Task: Extract all of the entries and set them down verbatim.

Records for the exercise:
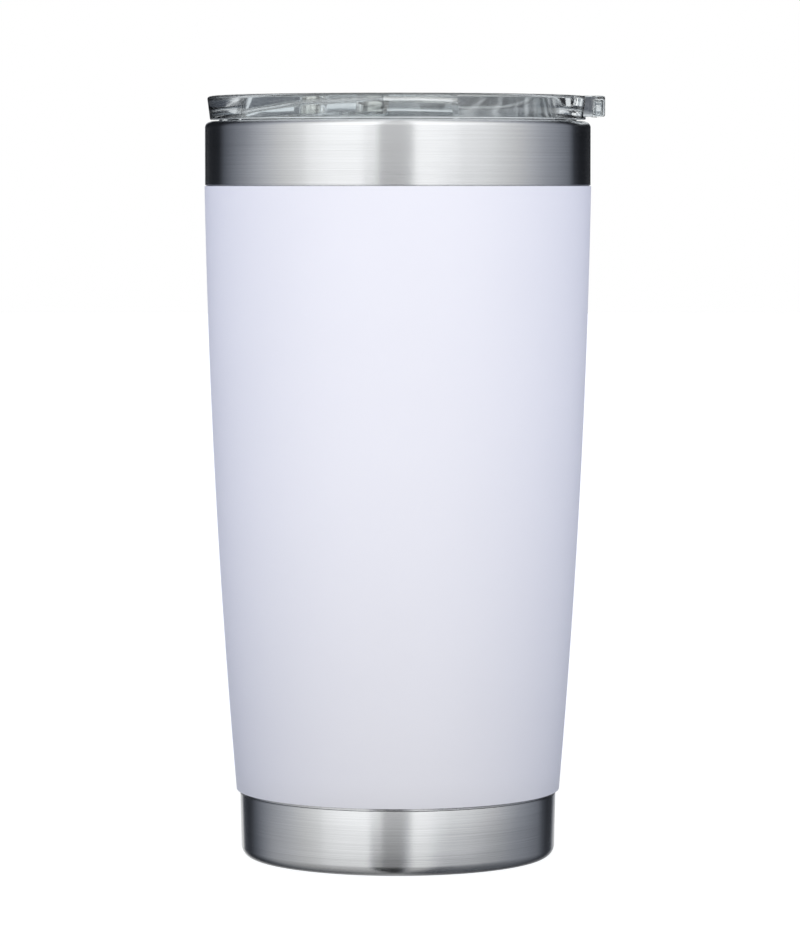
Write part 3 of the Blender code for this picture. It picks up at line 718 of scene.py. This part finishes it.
class MESH_OT_tumbler_base(Operator):
    """Model the pressed base cup and the cover disc in its recess"""

    bl_idname = "mesh.tumbler_base"
    bl_label = "Base"

    def execute(self, context):
        self.base_cup()
        self.cover_disc()
        return {"FINISHED"}

    def base_cup(self):
        cup = settings()[0]
        top, edge, sheet = cup.base_top, cup.base_edge, cup.base_sheet
        shoulder = radius_at("base_cup", top)
        neck = coat_radius(top) - cup.coat - 2 * cup.skin_gap - cup.sheet
        foot = (cup.band_foot - cup.foot_radius, cup.foot_radius)
        inner_foot = cup.band_foot - cup.foot_radius - cup.foot_width
        recess = DISC_HIGH.z + cup.skin_gap
        outline = [(neck, BASE_HIGH.z), (neck, top)]
        outline += arc((shoulder - edge, top - edge), edge, 90, 0, 5)
        outline += arc(foot, cup.foot_radius, 0, -90, 16)
        outline += arc((inner_foot, cup.foot_lip), cup.foot_lip, -90, -150, 4)
        outline += [(cup.recess_radius, recess), (cup.port_radius, recess), (cup.port_radius, recess + sheet)]
        outline += [(cup.recess_radius, recess + sheet), (inner_foot, sheet)]
        outline += arc(foot, cup.foot_radius - sheet, -90, 0, 8)
        outline += [(shoulder - sheet, top - 2 * sheet)]
        outline += [(neck - sheet, top - sheet), (neck - sheet, BASE_HIGH.z)]
        base = spun("steel_base_cup", outline, cup.sides, ring=True)
        finish(base, brushed_steel(), "cup", "brushed_steel", "base_cup")

    def cover_disc(self):
        """A disc with a shallow pressed ring near its rim and a faint tool mark in the middle."""
        cup = settings()[0]
        low, high, radius = DISC_LOW.z, DISC_HIGH.z, DISC_HIGH.x
        ring, width, depth, edge = 0.82 * radius, 0.5 * MM, 0.2 * MM, 0.2 * MM
        mark, dip = 1.2 * MM, 0.1 * MM
        outline = [(0.0, high), (radius, high)]
        outline += arc((radius - edge, low + edge), edge, 0, -90, 4)
        outline += [(ring + 2 * width, low), (ring + width, low + depth), (ring - width, low + depth)]
        outline += [(ring - 2 * width, low), (mark, low), (mark / 3, low + dip), (0.0, low + dip)]
        disc = spun("steel_cover_disc", outline, cup.sides)
        finish(disc, spun_steel(), "cup", "brushed_steel", "base_disc")


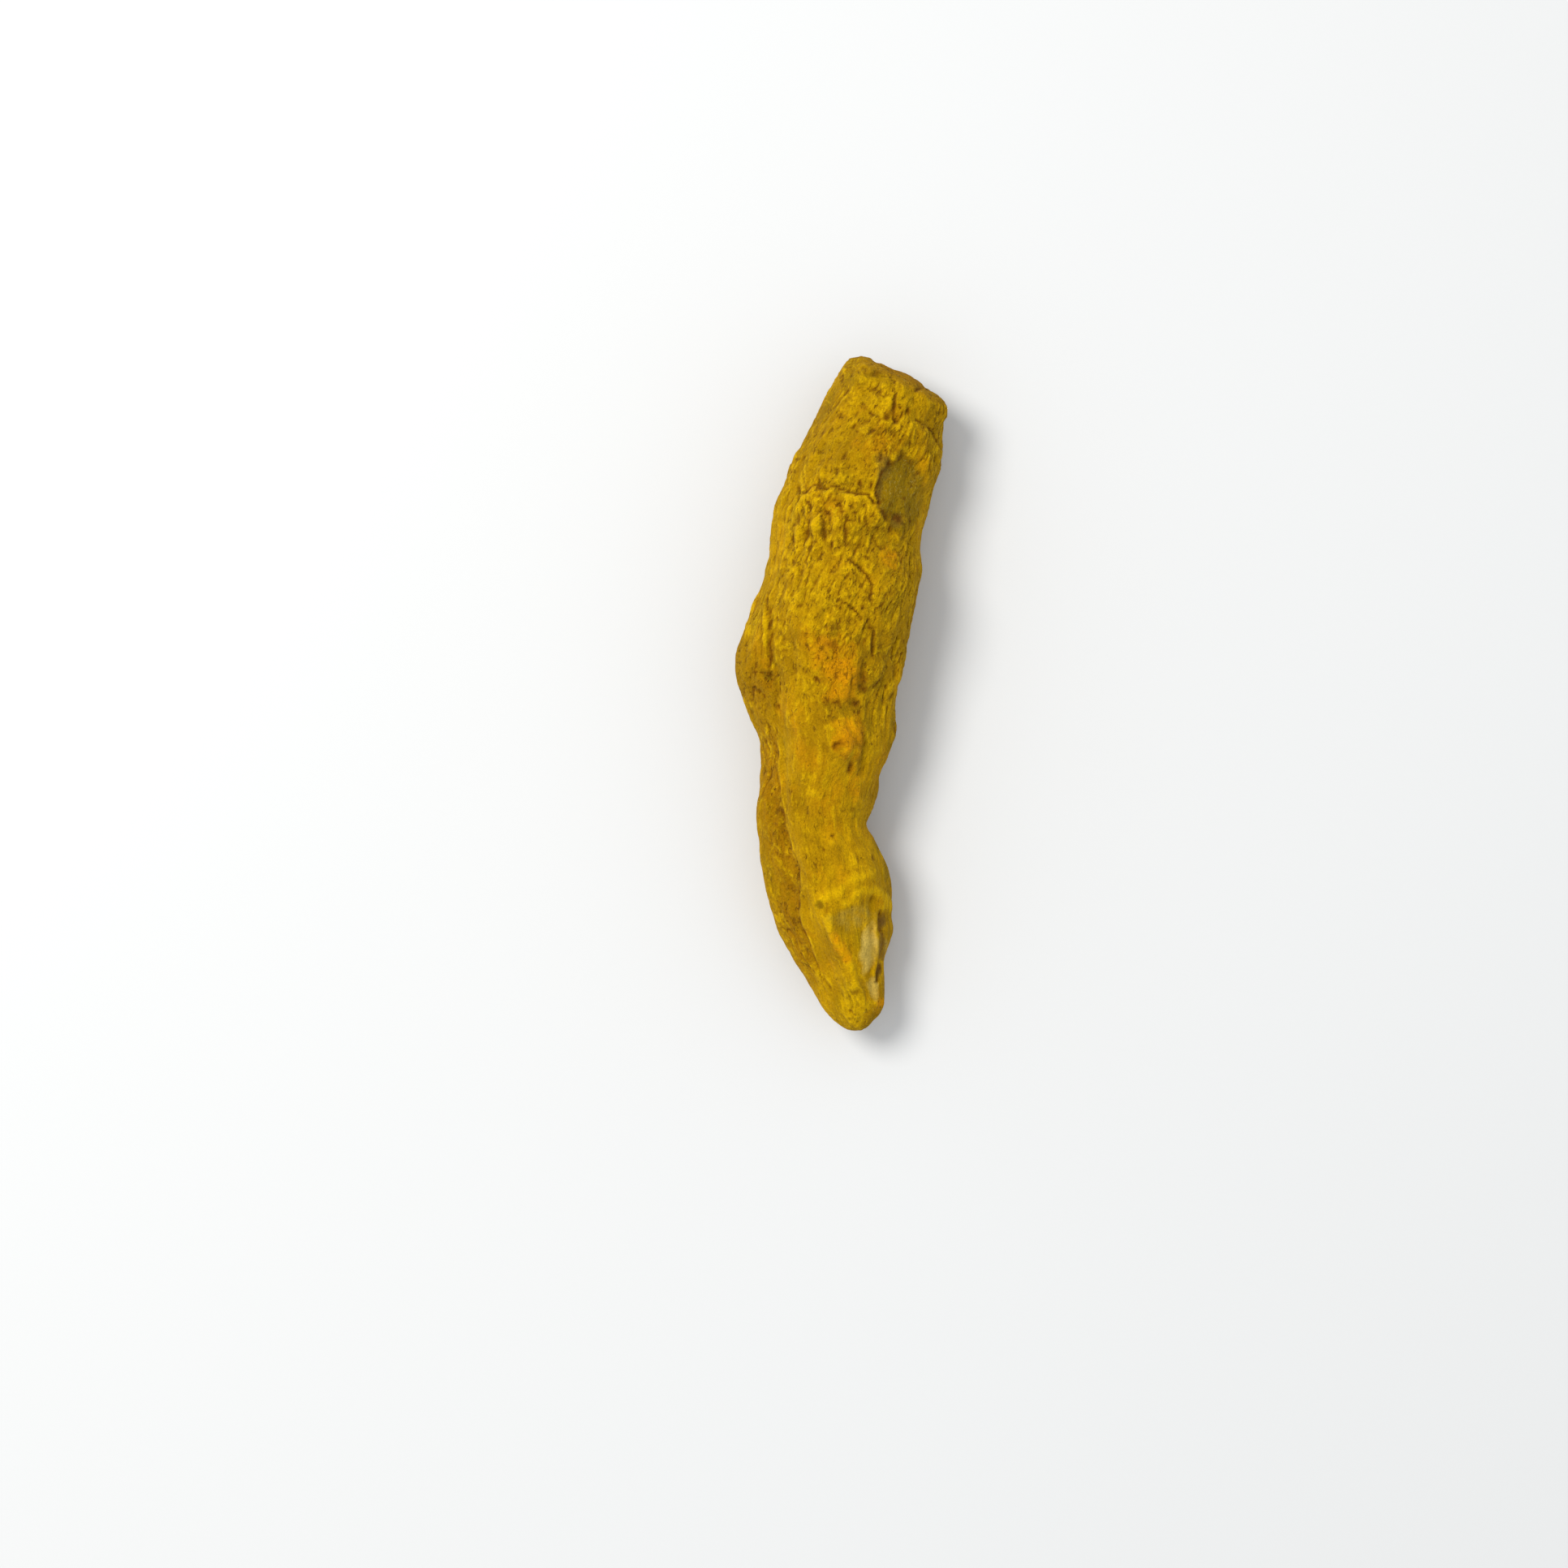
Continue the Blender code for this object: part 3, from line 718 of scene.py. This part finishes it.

Written response:
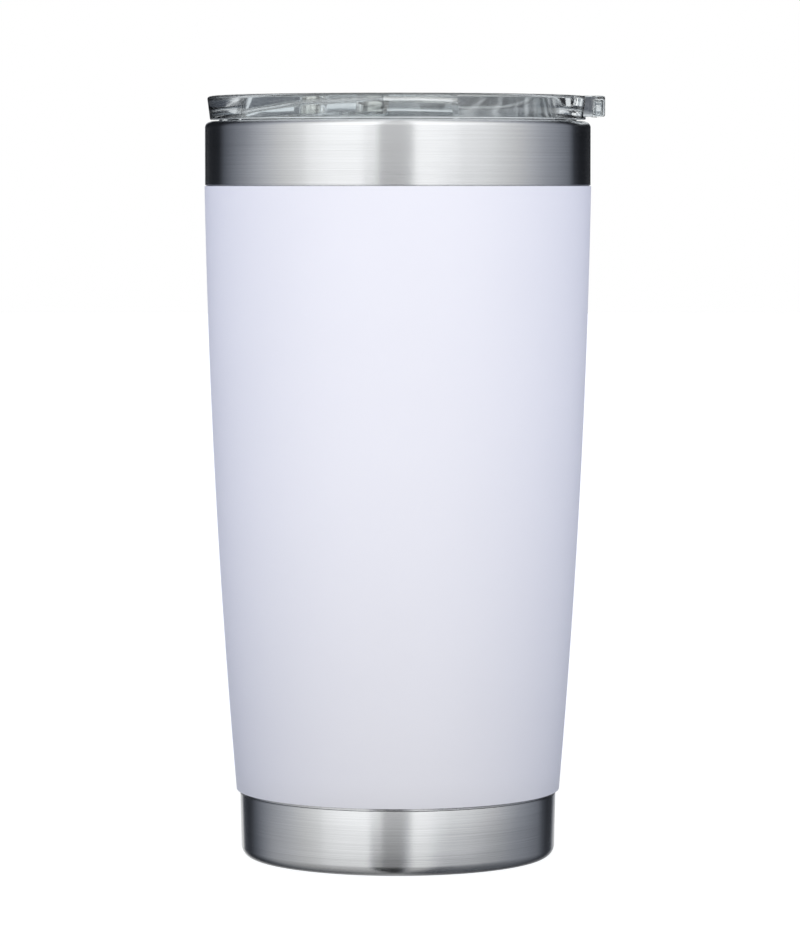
Write part 3 of the Blender code for this picture. It picks up at line 718 of scene.py. This part finishes it.
class MESH_OT_tumbler_base(Operator):
    """Model the pressed base cup and the cover disc in its recess"""

    bl_idname = "mesh.tumbler_base"
    bl_label = "Base"

    def execute(self, context):
        self.base_cup()
        self.cover_disc()
        return {"FINISHED"}

    def base_cup(self):
        cup = settings()[0]
        top, edge, sheet = cup.base_top, cup.base_edge, cup.base_sheet
        shoulder = radius_at("base_cup", top)
        neck = coat_radius(top) - cup.coat - 2 * cup.skin_gap - cup.sheet
        foot = (cup.band_foot - cup.foot_radius, cup.foot_radius)
        inner_foot = cup.band_foot - cup.foot_radius - cup.foot_width
        recess = DISC_HIGH.z + cup.skin_gap
        outline = [(neck, BASE_HIGH.z), (neck, top)]
        outline += arc((shoulder - edge, top - edge), edge, 90, 0, 5)
        outline += arc(foot, cup.foot_radius, 0, -90, 16)
        outline += arc((inner_foot, cup.foot_lip), cup.foot_lip, -90, -150, 4)
        outline += [(cup.recess_radius, recess), (cup.port_radius, recess), (cup.port_radius, recess + sheet)]
        outline += [(cup.recess_radius, recess + sheet), (inner_foot, sheet)]
        outline += arc(foot, cup.foot_radius - sheet, -90, 0, 8)
        outline += [(shoulder - sheet, top - 2 * sheet)]
        outline += [(neck - sheet, top - sheet), (neck - sheet, BASE_HIGH.z)]
        base = spun("steel_base_cup", outline, cup.sides, ring=True)
        finish(base, brushed_steel(), "cup", "brushed_steel", "base_cup")

    def cover_disc(self):
        """A disc with a shallow pressed ring near its rim and a faint tool mark in the middle."""
        cup = settings()[0]
        low, high, radius = DISC_LOW.z, DISC_HIGH.z, DISC_HIGH.x
        ring, width, depth, edge = 0.82 * radius, 0.5 * MM, 0.2 * MM, 0.2 * MM
        mark, dip = 1.2 * MM, 0.1 * MM
        outline = [(0.0, high), (radius, high)]
        outline += arc((radius - edge, low + edge), edge, 0, -90, 4)
        outline += [(ring + 2 * width, low), (ring + width, low + depth), (ring - width, low + depth)]
        outline += [(ring - 2 * width, low), (mark, low), (mark / 3, low + dip), (0.0, low + dip)]
        disc = spun("steel_cover_disc", outline, cup.sides)
        finish(disc, spun_steel(), "cup", "brushed_steel", "base_disc")


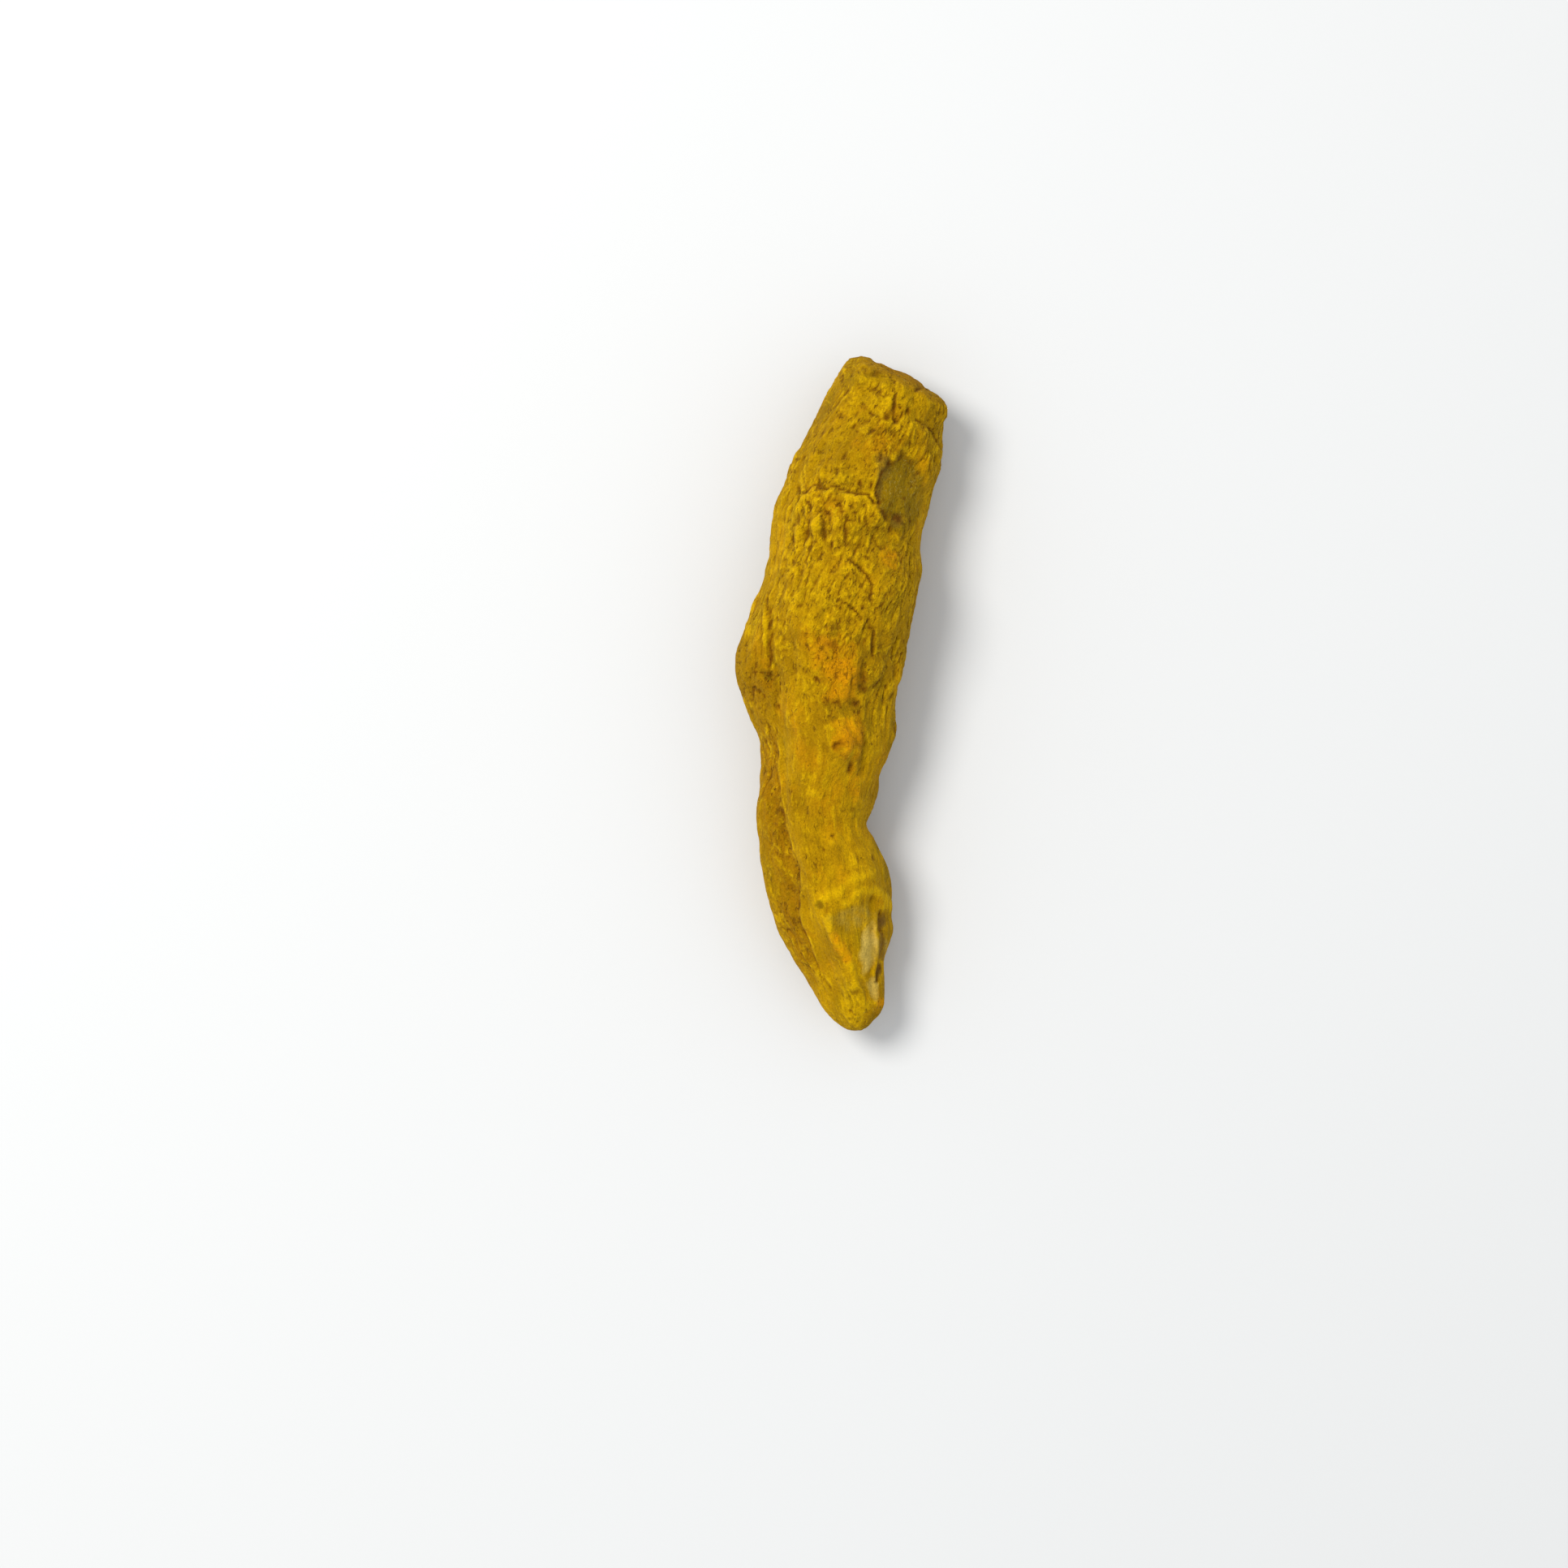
Continue the Blender code for this object: part 3, from line 718 of scene.py. This part finishes it.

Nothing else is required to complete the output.